‘If the mountain won’t come to Mohammad, then Mohammad must go to the mountain’ is the attitude of Galway city councillors who passed a motion calling on the Government to regionalise the NTA after Dublin-based officials did not attend City Hall’s final meeting of its five-year term last week.
An invite was sent to NTA officials in early April inviting them to attend Galway City Council to explain radical plans to reroute city buses, and other transport issues.
Officials’ last-minute cancellation prompted councillors to pass a motion demanding the Department of Transport establish a local NTA office to deal with Galway’s chronic transport issues.
The National Transport Agency said scheduling was the reason its staff postponed an expected grilling by councillors. “It was simply a matter of lack of availability of the appropriate officials on the day of the meeting,” said an NTA spokesman. “We have told Galway City Council that we’d be happy to make a presentation on the bus network redesign at a subsequent meeting.”
In response to Galway councillors’ motion to set up a branch office in Galway, the NTA said that through TFI Ireland, Iarnród Eireann and Bus Éireann – which deliver subsidised public transport on its behalf – it already has a “strong, local presence”.
Not previously known for the direct action tactics of environmental militants, councillors Declan McDonnell (Ind ) and Mike Cubbard (Ind ) promised dramatic responses to NTA bus route and car parking plans.
“If we have to lie down on the road, we’ll lie down on the road,” O’Donnell pledged to Mervue-eans in the council chamber audience.
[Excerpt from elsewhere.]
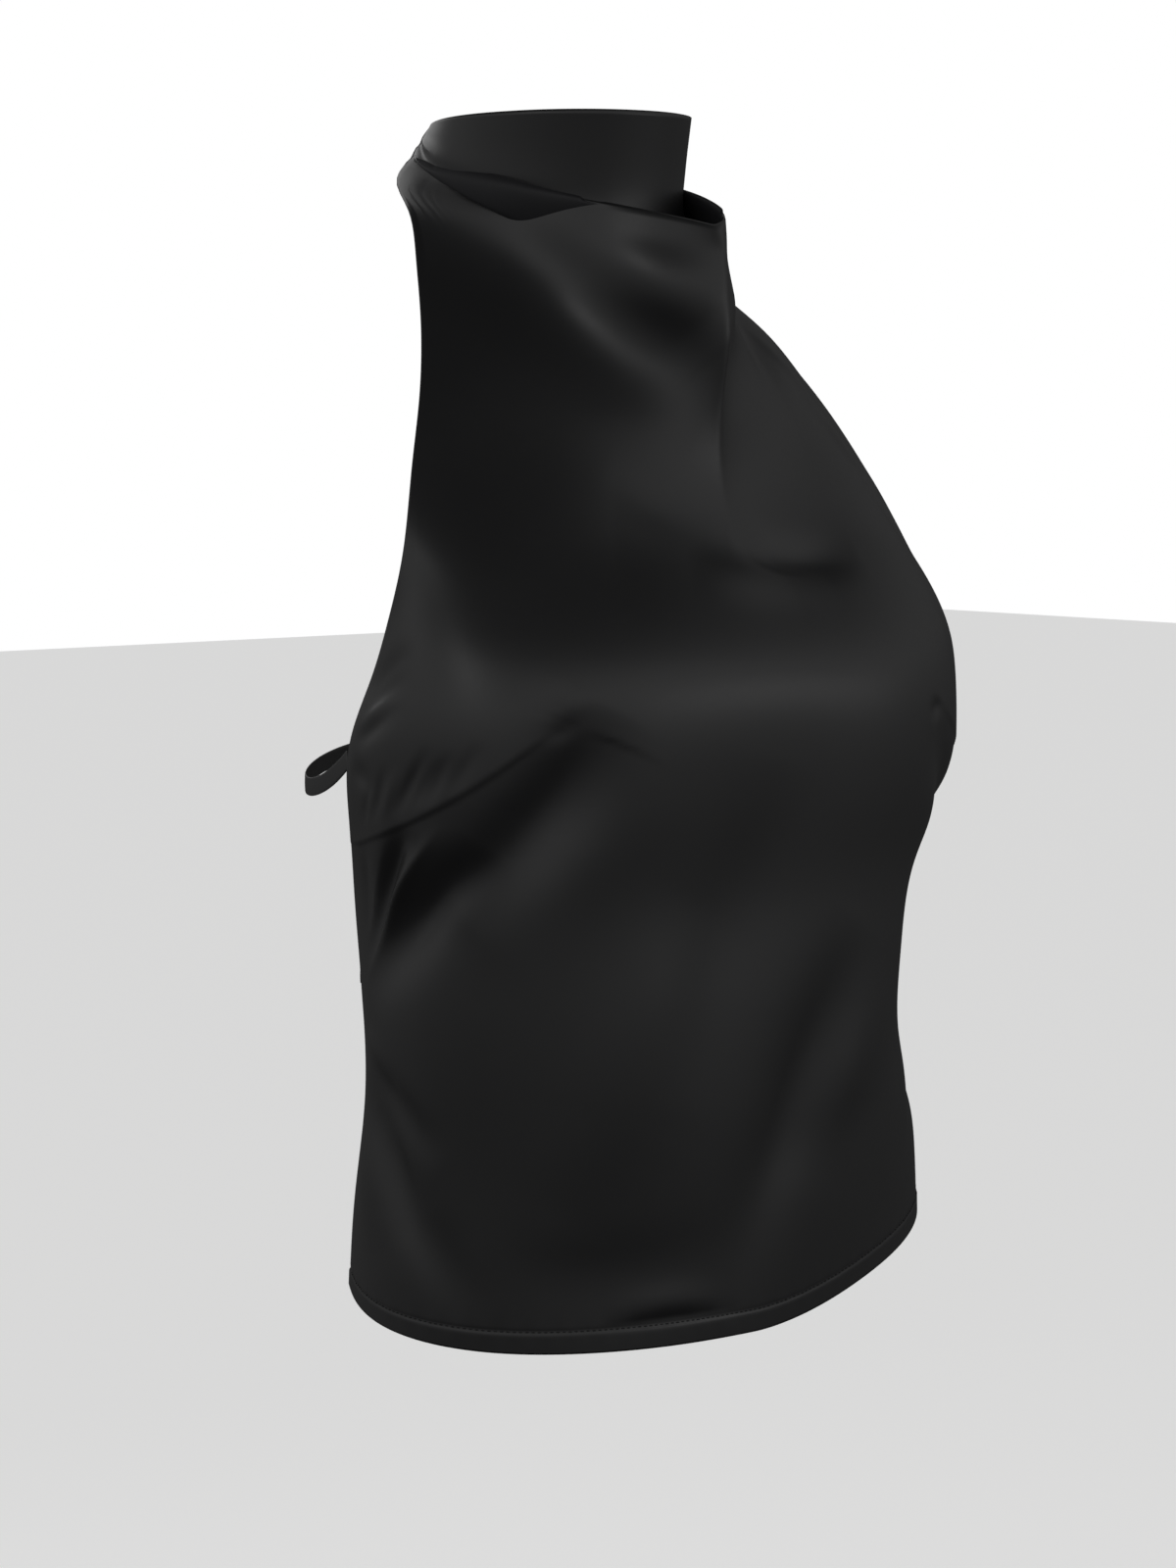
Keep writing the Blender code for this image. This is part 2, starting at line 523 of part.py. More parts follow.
# The end layer leaves the slider's middle bar on the body side, turns round the ring's rear bar and
# comes back outside it, through the slider and on round the back.
slide = SLIDER_FROM_RING
loop_turn = np.radians(np.linspace(125, -90, 11))
end_loop = np.stack([slide + SLIDER_WRAP * np.cos(loop_turn), SLIDER_OUT + SLIDER_WRAP * np.sin(loop_turn)], 1)
end_leg = [(slide - 2.6, -0.2), (slide - 4.5, -HALF_GAP), (slide - 14, -HALF_GAP), (10, -HALF_GAP),
           (4.5, -HALF_GAP), (1.9, -RING_WRAP + 0.15)]
ring_turn = np.radians(np.linspace(-90, -270, 9))
ring_bend = np.stack([RING_WRAP * np.cos(ring_turn), RING_WRAP * np.sin(ring_turn)], 1)
out_leg = [(1.9, RING_WRAP - 0.15), (4.5, HALF_GAP), (10, HALF_GAP), (slide - 20, HALF_GAP)]
knots = np.array(LONG_LAYER)
weave = np.stack([natural_spline(knots[:, k], np.linspace(0, len(knots) - 1, 34)) for k in (0, 1)], 1)
weave[:, 0] += slide
path = np.concatenate([end_loop, end_leg, ring_bend, out_leg, weave])
run = lengths(waist_route)[-1]
rest = np.linspace(weave[-1, 0], run, 22)[1:]
fade = np.clip((run - rest) / 60, 0, 1)
path = np.concatenate([path, np.stack([rest, HALF_GAP * fade], 1)])
middle, across = beside_route(waist_route, path[:, 0], path[:, 1])
near_end = np.clip(1 - (run - path[:, 0]) / STRAP_TURN, 0, 1)[:, None]
near_ring = np.clip(1 - path[:, 0] / STRAP_TURN, 0, 1)[:, None]
across = across * (1 - near_end - near_ring) + left_rise * near_end + rise * near_ring
across /= np.linalg.norm(across, axis=1, keepdims=True)
strap_points, strap_faces = ribbon(middle - across * STRAP_WIDTH / 2, middle + across * STRAP_WIDTH / 2,
                                   STRAP_THICK)
new_object("lower_strap", strap_points, strap_faces, strap_satin, top)

slider_centre, slider_up = beside_route(waist_route, np.array([slide]), np.array([SLIDER_OUT]))
slider_ahead, _ = beside_route(waist_route, np.array([slide + 1]), np.array([SLIDER_OUT]))
slider_past = (slider_ahead - slider_centre)[0]
slider_past /= np.linalg.norm(slider_past)
slider_rise = slider_up[0] / np.linalg.norm(slider_up[0])
slider_aside = np.cross(slider_rise, slider_past)
slider_points, slider_faces = closed_wire(SLIDER_LENGTH, RING_HEIGHT, RING_CORNER, SLIDER_WIRE)
turned = (slider_points[:, :1] * slider_past + slider_points[:, 1:2] * slider_aside
          + slider_points[:, 2:] * slider_rise)
slider = new_object("strap_slider", turned + slider_centre[0], slider_faces, nickel, top, slider_centre[0])
bar_angle = np.arange(8) * math.pi / 4
bar_half = RING_HEIGHT / 2 - SLIDER_WIRE
bar = np.concatenate([
    SLIDER_WIRE * 0.96 * (np.cos(bar_angle)[:, None] * slider_past + np.sin(bar_angle)[:, None] * slider_aside)
    + end * bar_half * slider_rise for end in (-1, 1)]) + slider_centre[0]
bar_faces = [[k, (k + 1) % 8, 8 + (k + 1) % 8, 8 + k] for k in range(8)]
bar_faces += [list(range(7, -1, -1)), list(range(8, 16))]
middle_bar = new_object("slider_middle_bar", bar, bar_faces, nickel, top, slider_centre[0])
middle_bar.hide_render = True
middle_bar.display_type = "WIRE"
join = slider.modifiers.new("middle bar", "BOOLEAN")
join.operation = "UNION"
join.object = middle_bar
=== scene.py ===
# %% [markdown]
# # A mock neck tank top in charcoal satin
# The top is one draped panel of satin, held by a collar round the neck and by two narrow straps across an
# open back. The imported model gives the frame, the metal ring and the slider. This lesson lays the fine
# cloth over it: folds, darts, a stitched hem, bands, straps and covered buttons.
# Every length in the tables is in millimetres, and a mesh gets metres only when it is made.

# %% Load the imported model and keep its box
import math
from collections import namedtuple

import bpy
import numpy as np
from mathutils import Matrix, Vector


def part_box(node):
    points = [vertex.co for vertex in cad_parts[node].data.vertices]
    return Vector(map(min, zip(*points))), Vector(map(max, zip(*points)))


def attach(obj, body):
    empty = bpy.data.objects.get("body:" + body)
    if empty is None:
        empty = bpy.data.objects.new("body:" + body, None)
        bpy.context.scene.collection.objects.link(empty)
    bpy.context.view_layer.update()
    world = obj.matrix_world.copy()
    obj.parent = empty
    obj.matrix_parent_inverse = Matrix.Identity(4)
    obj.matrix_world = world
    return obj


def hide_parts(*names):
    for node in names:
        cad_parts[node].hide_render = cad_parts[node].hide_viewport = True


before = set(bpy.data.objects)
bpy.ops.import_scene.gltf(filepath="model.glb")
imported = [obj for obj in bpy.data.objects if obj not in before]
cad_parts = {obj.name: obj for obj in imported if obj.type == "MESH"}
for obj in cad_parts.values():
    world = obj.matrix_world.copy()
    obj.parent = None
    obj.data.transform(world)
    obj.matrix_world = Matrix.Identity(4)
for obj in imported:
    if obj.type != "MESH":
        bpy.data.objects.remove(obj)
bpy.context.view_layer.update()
MM = 0.001
print("nodes:", sorted(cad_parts))

# %% [markdown]
# ## Camera, floor and light
# The picture is taken from the wearer's front right, 40 degrees round, with a long lens a little above
# the bust. The floor lies far below, because the top is held at the neck, so only a pale ground shows.
# Satin is shaped by what it reflects. The room is brightest a little above eye level and dark low down
# and overhead, so a slope that faces slightly up draws a bright band, and steeper slopes and those that
# face down stay dark. Three soft panels add gleam from the front, the side and behind.

# %% Camera
CAMERA_TURN, CAMERA_DROP = 40.0, 5.587      # degrees round to the wearer's right, degrees looking down
CAMERA_PLACE = (-1.14036, -1.39285, -0.087)
FOCAL_PIXELS, PICTURE_HEIGHT, SENSOR = 4140.0, 1600.0, 36.0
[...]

“I have to be honest, he’ll do anything for a vote,” joked fellow city east councillor Mike Crowe (FF ), before city centre Councillor Cubbard – not to be outdone - piped up: “Well I’ll lie down in Raleigh Row!” in reference to residents’ parking concerns there.
Over 500 Mervue residents have signed a petition opposing aspects of the NTA’s new BusConnects network in Galway. The 60-year-old 401 route through Mervue is to be scrapped, and the 405 double decker controversially re-routed through narrow, residential streets including Barry Avenue and Tone Avenue.
Meanwhile, residents ‘back the west’ near Scoil Naisiunta Iognaid are up in arms about losing on-street parking to ‘safe school’ zoning, outdoor dining and an NTA-funded €530,000 school parking revamp, according to Cubbard.
Councillor John Connolly (FF ) suggested the Government establish regional transport agencies, as its NTA proposals for Galway seem “too Dublin- or big city-centric, and reading their [plans] I detect an unfamiliarity with areas here.”
NTA officials have postponed visiting City Hall until late June. “Hopefully we’ll still be here,” Councillor Donal Lyons (Ind ) wondered out loud, no doubt reading the chamber.
Councillor Alan Cheevers (FF ) described the NTA’s “gun to the head approach” as unacceptable, and queried why it must “fix bus routes if they’re not broken? What have they been talking about since we invited them here…? The weather?”
Councillor Noel Larkin (II ) publicly demanded NTA engineers visit the City East ward, and see for themselves street widths and wheelchair access points.
Mayor Eddie Hoare (FG ) expressed his “disappointment the NTA has not shown up today,” citing a lack of clarity on proposals to run a Rahoon bus through Bun a Chnoic and Cnoc an Óir estates.
City interim chief executive Patricia Philbin promised to request written answers from the NTA to Councillor Colette Connolly’s (Ind ) questions on the rationale behind re-routing buses through housing estates. “Double deckers [there] are absurd,” she said.
Knocknacarra-based councillors Níall McNelis (Lab ) and Donal Lyons both called for a bus turning circle to be built on the Upper Ballymoneen Road, and for transport officials to use Compulsory Purchase Orders to buy necessary land if required.